I’d have to say that there is a pretty lazy generalisation about “UFO investigators” here. I don’t write off stem cell research just because Woo Suk Hwang admitted to fraud. Like any other area of investigation, cases (and investigators) should be treated on an individual basis. It’s worth noting that these sightings attracted *zero* interest on perhaps the premiere public email list for ufology, UFO Updates.
However, the skeptical duo are right to say that there should be a question over the validity of all UFO cases (though it’s not because of their hoax). This is an area filled with speculation, hoaxing and misidentifications. They are certainly right, therefore, in calling on people to be more skeptical about lights in the sky, and media reporting about them. Hopefully people treat the ‘lights in the sky’ cases of UFO with a bit more skepticism in future, considering this hoax case, and last year’s “Chinese Lantern” invasion in the UK. Conversely though, it would be nice if skeptics acknowledged that UFO sightings go beyond simple specks of light in the sky.
There’s an interesting twist in the tale though. The Morris County prosecutor has now charged the skeptical hoaxsters with disorderly conduct. Actually, I’m surprised the pair came forward taking responsibility, considering that it seemed quite clear that charges were likely, given this story from mid-February which discusses the concerns of local air traffic authorities:
Capt. Jeff Paul, a spokesman for Morris County Prosecutor Robert A. Bianchi, said on Wednesday that federal authorities have expressed concern that the objects — which could be flares attached to balloons — might be a threat to flights on their final approach to Newark Liberty International Airport.
“The Federal Aviation Administration advised us that they would issue an advisory to aircraft in the area,” Paul said in a prepared statement.

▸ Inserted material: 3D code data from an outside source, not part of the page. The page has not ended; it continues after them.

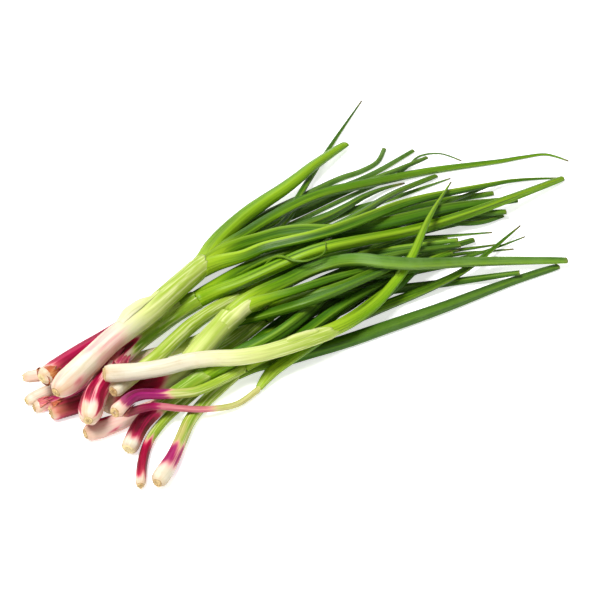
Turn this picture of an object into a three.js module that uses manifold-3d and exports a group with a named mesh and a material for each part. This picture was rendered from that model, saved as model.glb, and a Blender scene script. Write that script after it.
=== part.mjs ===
// A bunch of purple-shanked spring onions lying loose on a table, roots to the left and leaves fanned
// out to the right. Each onion is two bodies: the pale or purple shank with its trimmed root plate,
// and the green leaves that grow out of the shank's top as one piece.
// Lengths are millimetres, +Z is up and +X runs along the bunch from the roots to the leaf tips.
import * as THREE from "three";
import { mergeVertices } from "three/addons/utils/BufferGeometryUtils.js";
import Module from "manifold-3d";

// Where the eye is that sees the bunch as the photograph does.
const EYE = new THREE.Vector3(-384, -548, 617);

// Clear space between one onion and the next, and between a shank and its own leaves.
const CLEARANCE = 0.5;
const SKIN_GAP = 0.3;

// Spacing of the cross-sections along a shank or leaf.
const SECTION_STEP = 16;
const SHANK_SIDES = 10;
const LEAF_SIDES = 8;

// A leaf is a little flatter than it is wide.
const LEAF_FLATNESS = 0.82;

// Leaves of one onion lie together for the first stretch above the fork, then part.
const PARTING_START = 20;
const PARTING_LENGTH = 50;

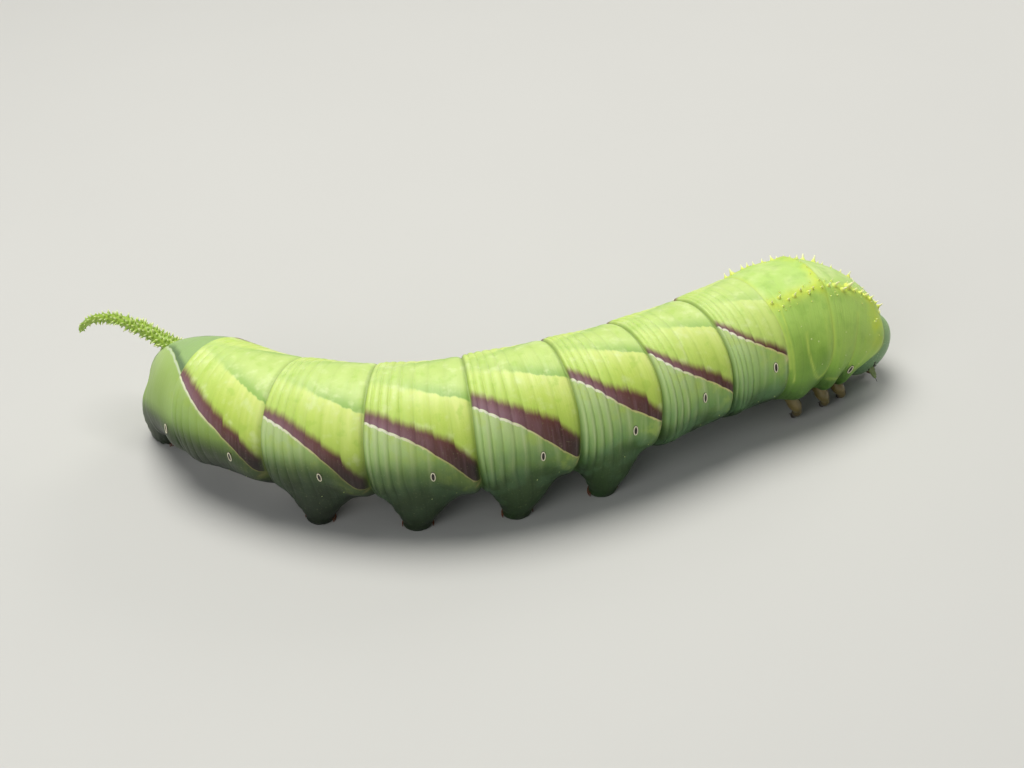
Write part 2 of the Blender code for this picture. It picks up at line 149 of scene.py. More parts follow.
def bodyPoint(run, angle, out=0.0):
    # Angle is in degrees from the back to the belly, positive on the right side.
    run, angle = np.broadcast_arrays(np.asarray(run, float), np.asarray(angle, float))
    _, right, up = frameAt(run)
    turn = np.radians(angle)
    height = np.where(np.abs(angle) < 90, columnAt(5, run), columnAt(6, run))
    across = (columnAt(4, run) + out) * np.sin(turn)
    above = (height + out) * np.cos(turn)
    tailPlace = np.clip((run - starts[-2]) / rowTable[-2, 0], 0, 1)
    shrink = (1 - tailPlace ** 3.2) ** (1 / 2.4)  # the tail closes as a blunt dome
    spot = right * across[..., None] + up * above[..., None]
    return centreAt(run) + spot * shrink[..., None]


def surfaceFrame(run, angle):
    # Point, outward normal and the way round the body, on the plain oval body.
    here = bodyPoint(run, angle)
    ahead = bodyPoint(run - 0.1, angle) - bodyPoint(run + 0.1, angle)
    around = bodyPoint(run, angle + 1) - bodyPoint(run, angle - 1)
    normal = np.cross(around, ahead)
    normal /= np.linalg.norm(normal, axis=-1, keepdims=True)
    outward = np.sum(normal * (here - centreAt(run)), axis=-1, keepdims=True)
    around /= np.linalg.norm(around, axis=-1, keepdims=True)
    return here, normal * np.sign(outward), around


# Colours and node helpers

def tint(red, green, blue):
    # Screen values from 0 to 255 become linear ones.
    shares = [value / 255 for value in (red, green, blue)]
    return tuple(s / 12.92 if s < 0.04045 else ((s + 0.055) / 1.055) ** 2.4 for s in shares) + (1.0,)


def feed(tree, socket, value):
    if isinstance(value, bpy.types.NodeSocket):
        tree.links.new(value, socket)
    else:
        socket.default_value = value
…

…Morristown Police previously said the lights appeared to be a hoax, road flares attached to helium balloons. The lights were swaying, police said, and observers at Morristown Airport saw what appeared to be balloons.
Either these guys are very honest, or they’re a little dumb. Or maybe they couldn’t resist the reveal – as I’ve said before, in my opinion a large part of modern skepticism is about boosting the intellectual ego.
Interesting to note also that although some skeptics loved the prank, other prominent skepticks such as Ben Radford worried about how this might affect public perception of the skeptical movement (“Should skeptics hoax the public, or is that a breach of ethics that will ultmately harm the skeptical position?”). Others also worried about setting flares loose without precautions against them possibly starting fires.
‘Hoaxing as education’ is not a new phenomena in skepticism, and the ethics of it have been debated before. Randi has the dubious honour of being at the forefront of such pranks, with Project Alpha and the ‘Carlos’ tour. And if we take this recent SkepticBlog entry at face value, prominent skeptics are now encouraging a return to such tricks.
Coming back to the idea that this event calls into doubt the whole field of ufology, it is also worth noting that ‘real’ UFO investigators are more than aware that the hoax hypothesis should come into serious consideration when looking into a sighting. Canadian UFO investigator Chris Rutkowski pointed this out on his blog yesterday:
Actually, this doesn’t do much other than show how people’s perceptions can be affected by their beliefs, and how all UFO sighting reports have to be scrutinized carefully so as to rule out hoaxes.
That’s exactly what serious ufologists have been saying for, oh… about 50 years.
I’m sure many ‘UFO believers’ out there are having a bit of a giggle, or cheering, about these skeptics being charged by prosecutors. I’m not one of them. I don’t really agree with what they did, but I can appreciate what they were trying to do (excepting any feeding of their intellectual ego). Anybody laughing at these guys should ask themselves why they are doing so, because it might reveal a bit about any ‘beliefs’ they might have.
Anyhow, the whole hoax was carefully documented on video and posted on the ‘net. So if you want to check it out, I’ve embedded the first instalment below; parts two and three are here and here respectively.
On a final note, let’s not label this the “Great UFO hoax of 2009” as a Newsweek blog did. It garnered hardly any attention, apart from one UFO show primarily aiming at entertainment – if you’ll pardon the analogy, it didn’t even register as a blip on the radar.